In this paper, the authors state that the current fully automatic fact-checking systems are not good enough for three reasons: model transparency, taking world facts into consideration, and model uncertainty communication. So, the authors went on and built a system including humans in the loop. Their proposed system uses two classifiers that each predict the reliability of a supporting document of a claim and the veracity of the document. Using these weighted classifications, the confidence of the system’s prediction about a claim is shown to the user. The users can further manipulate the system by modifying the weights of the system. The authors conducted a user study of their system with Mturk workers. The authors found that their approach was effective, but also noted that too much information or misleading predictions can lead to big user errors.
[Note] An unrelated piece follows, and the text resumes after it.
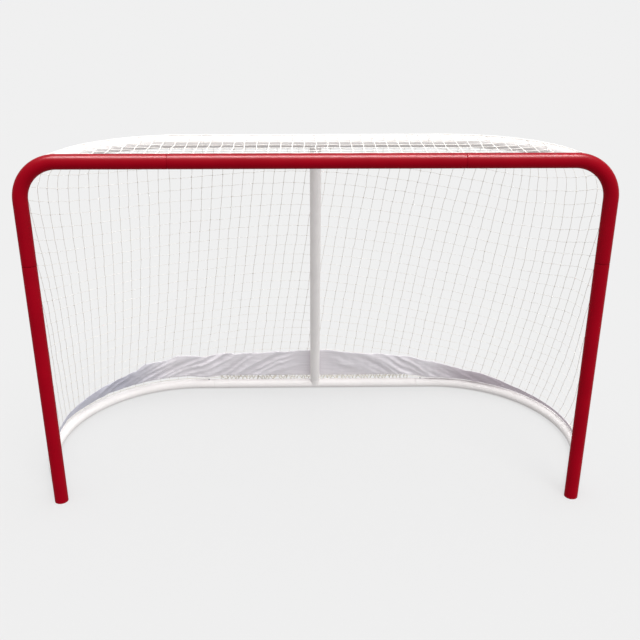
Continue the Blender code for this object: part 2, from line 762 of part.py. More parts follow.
def make_side_nets(label, side):
    """Panels of the net from the middle one to the post, which follow the bends of both rails."""
    base = border_columns()
    pitch = (TOP_RAIL.length - FRONT_BORDER - BACK_HALF_TOP) / SIDE_COLUMNS
    top = [BACK_HALF_TOP + pitch * k for k in range(SIDE_COLUMNS + 1)]
    dip = pitch * pitch / (8 * TOP_BEND)
    for panel, name in enumerate(SIDE_PANELS):
        first = panel * PANEL_COLUMNS
        last = first + PANEL_COLUMNS
        columns = []
        for k in range(first, last + 1):
            inset = 0.0
            if k == first:
                inset = SEAM_INSET if panel else 2 * SEAM_INSET
            elif k == last and k < SIDE_COLUMNS:
                inset = -SEAM_INSET
            at_post = k == SIDE_COLUMNS
            columns.append(net_column(base[k] + inset, top[k] + inset, side, dip, at_post))
        lattice("net_%s_%s" % (name, label), columns)


def make_top_net():
    """Roof of the net, from the hooks on the crossbar back to the top rail."""
    front_y = GOAL_LINE + FRONT_BORDER
    front_z = BAR_HEIGHT + HOOK_RADIUS + HOOK_PLAY + CORD_HALF
    end = TOP_RAIL.length - TOP_STUB
    columns = []
    for k in range(TOP_COLUMNS + 1):
        share = 2 * k / TOP_COLUMNS - 1
        side = 1 if share > 0 else -1
        front = Vector((share * TOP_NET_HALF, front_y, front_z))
        back = top_place(abs(share) * end, side, TOP_BORDER_ANGLE)
        columns.append([front.lerp(back, row / TOP_ROWS) for row in range(TOP_ROWS + 1)])
    lattice("net_top", columns)


def skirt_foot(s, side):
    """Bottom edge of the skirt, above the lacing at the back and above the rail at the sides."""
    point, normal = BASE_RAIL.place(s, side)
    blend = min(max((s - BACK_HALF_BASE) / BORDER_BLEND, 0), 1)
    post_side = REAR_RADIUS + SKIRT_POST_GAP + SKIRT_THICKNESS / 2
    centre = loop_offset()
    away = centre.dot(POST_REAR) - post_side
    clear = math.sqrt((LACING_LOOP + LACING_RADIUS + SKIRT_LACING_GAP) ** 2 - away ** 2)
    back = POST_REAR * post_side + POST_ALONG * (centre.dot(POST_ALONG) + clear)
    rail_rise = REAR_RADIUS + SKIRT_RAIL_GAP
    out = back.y * (1 - blend) + SKIRT_THICKNESS * 2 * blend
    rise = back.z * (1 - blend) + rail_rise * blend
    return point + normal * out + UP * rise, normal


def skirt_height(s):
    """Height of the cloth, lower towards the posts."""
    end = BASE_RAIL.length - SKIRT_END
    share = min(max((s - SKIRT_FULL_HALF) / (end - SKIRT_FULL_HALF), 0), 1)
    ease = share * share * (3 - 2 * share)
    return SKIRT_HEIGHT_BACK + (SKIRT_HEIGHT_FRONT - SKIRT_HEIGHT_BACK) * ease


def make_skirt():
    """Strip of cloth along the foot of the net, with shallow folds between its fixings."""
    end = BASE_RAIL.length - SKIRT_END
    top_end = TOP_RAIL.length - FRONT_BORDER
    shape = bmesh.new()
    grid = []
    for k in range(SKIRT_COLUMNS + 1):
        share = 2 * k / SKIRT_COLUMNS - 1
        side = 1 if share > 0 else -1
        s = abs(share) * end
        foot, normal = skirt_foot(s, side)
        top_s = s * BACK_HALF_TOP / BACK_HALF_BASE
        if s > BACK_HALF_BASE:
            forward = (s - BACK_HALF_BASE) / (BASE_RAIL.length - BACK_HALF_BASE)
            top_s = BACK_HALF_TOP + forward * (top_end - BACK_HALF_TOP)
        rise = (TOP_RAIL.place(top_s, side)[0] - BASE_RAIL.place(s, side)[0]).normalized()
        clear_of_post = min(max(s / BORDER_BLEND - 1, 0), 1)
        fold = (1 - math.cos(2 * math.pi * SKIRT_FOLDS * share)) / 2 * clear_of_post
        column = []
        for row in range(SKIRT_ROWS + 1):
            level = row / SKIRT_ROWS
            inward = SKIRT_FOLD_DEPTH * fold * level
            column.append(shape.verts.new(foot + rise * skirt_height(s) * level - normal * inward))
        grid.append(column)
    for left, right in zip(grid, grid[1:]):
        for row in range(SKIRT_ROWS):
            shape.faces.new((left[row], right[row], right[row + 1], left[row + 1]))
    mesh = bpy.data.meshes.new("skirt")
    shape.to_mesh(mesh)
    shape.free()
    skirt = add_object("skirt", mesh, Matrix.Identity(4), CLOTH)
    skirt.data.shade_smooth()
    cloth = skirt.modifiers.new("thickness", "SOLIDIFY")
    cloth.thickness = SKIRT_THICKNESS
    cloth.offset = 0


def main():
    sites = button_sites()
    make_crossbar(sites)
    for label, side in SIDES.items():
        make_corner(label, side, sites)
        make_post(label, side, sites)
        make_foot_plug(label, side)
        make_side_rail("base", label, side, BASE_RAIL, BASE_STEPS, BASE_SEAM, BASE_STUB, sites)
        make_side_rail("top", label, side, TOP_RAIL, TOP_STEPS, TOP_SEAM, TOP_STUB, sites)
        make_side_nets(label, side)
    make_middle_rail("base", BASE_RAIL, BASE_SEAM, POST_ALONG, sites)
    make_middle_rail("top", TOP_RAIL, TOP_SEAM, -POST_ALONG, sites)
    make_centre_post(sites)
    for name, site in sites.items():
        make_button("button_" + name, site)
        make_leaf("leaf_" + name, site)
    make_lacing()
    make_back_net()
    make_top_net()
    make_skirt()


clear_scene()
PARTS = make_collection("street_hockey_goal")
CUTTERS = make_collection("cutters")
RED = make_material("red_powder_coat", (0.45, 0.004, 0.014), 0.28)
WHITE = make_material("white_powder_coat", (0.84, 0.83, 0.82), 0.35)
PLATED = make_material("zinc_plate", (0.55, 0.55, 0.56), 0.3, 1.0)
SPRING = make_material("spring_steel", (0.25, 0.25, 0.26), 0.35, 1.0)
PLASTIC = make_material("black_plastic", (0.02, 0.02, 0.02), 0.5)
CORD = make_material("lacing_cord", (0.80, 0.77, 0.70), 0.8)
NETTING = make_material("net_cord", (0.86, 0.85, 0.80), 0.8)
CLOTH = make_material("skirt_cloth", (0.60, 0.58, 0.62), 0.85)
main()
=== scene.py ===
"""Street hockey goal, dressed for the studio: smooth tubes, knotted net, lacing and skirt."""
import functools
import math

import bmesh
import bpy
import numpy as np
from bpy.props import FloatProperty, FloatVectorProperty, IntProperty
from mathutils import Matrix, Vector, noise


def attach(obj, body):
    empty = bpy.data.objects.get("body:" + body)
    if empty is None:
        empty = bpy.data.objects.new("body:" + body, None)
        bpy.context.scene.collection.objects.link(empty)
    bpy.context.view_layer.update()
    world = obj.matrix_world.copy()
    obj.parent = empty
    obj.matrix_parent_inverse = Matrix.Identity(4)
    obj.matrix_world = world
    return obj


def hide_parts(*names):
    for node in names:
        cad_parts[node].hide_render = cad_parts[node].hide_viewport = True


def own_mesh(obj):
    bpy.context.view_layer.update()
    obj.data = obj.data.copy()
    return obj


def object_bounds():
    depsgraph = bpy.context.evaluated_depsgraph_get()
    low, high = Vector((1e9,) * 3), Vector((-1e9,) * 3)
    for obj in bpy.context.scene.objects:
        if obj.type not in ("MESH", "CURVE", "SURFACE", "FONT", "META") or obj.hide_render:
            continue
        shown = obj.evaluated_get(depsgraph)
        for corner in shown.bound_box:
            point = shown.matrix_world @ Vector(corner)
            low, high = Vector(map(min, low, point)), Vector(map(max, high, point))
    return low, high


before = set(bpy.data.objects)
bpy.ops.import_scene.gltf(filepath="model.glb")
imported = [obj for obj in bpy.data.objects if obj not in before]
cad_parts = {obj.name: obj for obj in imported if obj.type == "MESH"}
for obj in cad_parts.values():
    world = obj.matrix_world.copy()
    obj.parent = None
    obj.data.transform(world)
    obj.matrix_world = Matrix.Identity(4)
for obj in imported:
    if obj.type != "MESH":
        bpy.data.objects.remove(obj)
CAD_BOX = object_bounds()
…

First off, it was hilarious that the authors cited Wikipedia to introduce Information Literacy in a paper about evaluating information. I personally took it as a subtle joke left by the authors. However, it also led me to a question about the system. If I did not miss it, the authors did not explain where the relevant sources or articles came from that supported a claim. I was a little concerned if some of the articles used in the study were not reliable sources.
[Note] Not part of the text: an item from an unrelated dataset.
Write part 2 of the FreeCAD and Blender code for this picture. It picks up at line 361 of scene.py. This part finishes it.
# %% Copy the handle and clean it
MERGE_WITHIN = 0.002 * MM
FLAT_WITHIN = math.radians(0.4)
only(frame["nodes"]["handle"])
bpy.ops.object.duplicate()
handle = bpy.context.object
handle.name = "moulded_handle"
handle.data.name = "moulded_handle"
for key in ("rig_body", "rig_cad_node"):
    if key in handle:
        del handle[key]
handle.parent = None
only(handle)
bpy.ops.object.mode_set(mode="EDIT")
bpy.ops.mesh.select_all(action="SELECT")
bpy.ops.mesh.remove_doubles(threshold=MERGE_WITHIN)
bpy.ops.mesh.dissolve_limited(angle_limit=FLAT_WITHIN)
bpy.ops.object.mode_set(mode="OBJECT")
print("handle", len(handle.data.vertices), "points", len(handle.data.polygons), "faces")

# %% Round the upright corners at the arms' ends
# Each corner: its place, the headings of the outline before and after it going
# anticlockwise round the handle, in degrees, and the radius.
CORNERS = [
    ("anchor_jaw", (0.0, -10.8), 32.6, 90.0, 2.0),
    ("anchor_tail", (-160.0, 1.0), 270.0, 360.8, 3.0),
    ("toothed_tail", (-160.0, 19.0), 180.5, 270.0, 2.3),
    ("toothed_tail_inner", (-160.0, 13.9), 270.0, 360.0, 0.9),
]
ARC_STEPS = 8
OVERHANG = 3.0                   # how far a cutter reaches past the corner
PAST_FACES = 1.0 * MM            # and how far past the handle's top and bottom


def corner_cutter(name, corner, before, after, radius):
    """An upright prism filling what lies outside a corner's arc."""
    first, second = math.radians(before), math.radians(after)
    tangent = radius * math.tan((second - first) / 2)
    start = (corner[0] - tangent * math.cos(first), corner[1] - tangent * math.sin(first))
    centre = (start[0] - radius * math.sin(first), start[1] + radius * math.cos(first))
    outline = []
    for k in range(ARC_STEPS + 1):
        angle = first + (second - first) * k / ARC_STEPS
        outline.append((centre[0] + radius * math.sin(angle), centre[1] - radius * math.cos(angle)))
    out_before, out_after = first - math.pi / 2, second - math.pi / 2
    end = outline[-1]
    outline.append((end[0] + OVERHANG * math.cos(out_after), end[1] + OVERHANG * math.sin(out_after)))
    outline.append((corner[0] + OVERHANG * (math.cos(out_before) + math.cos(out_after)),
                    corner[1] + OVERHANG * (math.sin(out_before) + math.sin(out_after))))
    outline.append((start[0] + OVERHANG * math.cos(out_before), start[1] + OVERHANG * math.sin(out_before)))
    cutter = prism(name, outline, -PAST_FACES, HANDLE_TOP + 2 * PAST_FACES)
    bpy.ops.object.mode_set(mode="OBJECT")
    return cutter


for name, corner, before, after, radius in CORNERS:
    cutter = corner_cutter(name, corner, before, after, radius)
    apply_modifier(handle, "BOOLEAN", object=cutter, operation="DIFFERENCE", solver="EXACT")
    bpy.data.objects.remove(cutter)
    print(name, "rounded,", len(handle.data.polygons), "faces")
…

Also, the users conducted the user study using their own defined set of claims. While I understand this was needed for efficient study, I wanted to know how the system would work in the wild. If a user searched a claim that he or she knows is true, would the system agree with high confidence? If not, would the user have been able to correct the system using their interface? It seemed that some portion of the users were confused, especially with the error correction part of the system. I think these would have been valuable to know and would seriously need to be addressed if the system were to become a commercial product.
These are the questions that I had while reading the paper:
1. How much user intervention do you think is enough for these kinds of systems? I personally think if the users are given too much power over the system, users will apply their bias to the correction and get false positives.
2. What would be a good way for the system to only retrieve ‘reliable’ sources to reference? Stating that a claim is true based on a Wikipedia article would obviously not be so assuring. Also, academic papers cannot address all claims, especially if they are social claims. What would be a good threshold? How could this be detected?
3. Given the current system, would you believe the results that the system gives? Do you think the system addresses the three requirements that the authors introduced which all fact-checking systems should possess? I personally think that system transparency is still lacking. The system shows a lot about what kind of sources it used and how much weight it’s putting into them, but it does not really explain how it made the decision.
I think what the authors do for reliable sources (at least at the scale of this project) is that they used the Emergent dataset. They talk about it a little bit. Since that is an annotated collection of articles, that might be where they look for their “trusted” sources. I feel like you would need human intervention here to vet any new sources and them them to the model’s dataset so that it can make predictions because otherwise it won’t be able to calculate reputation.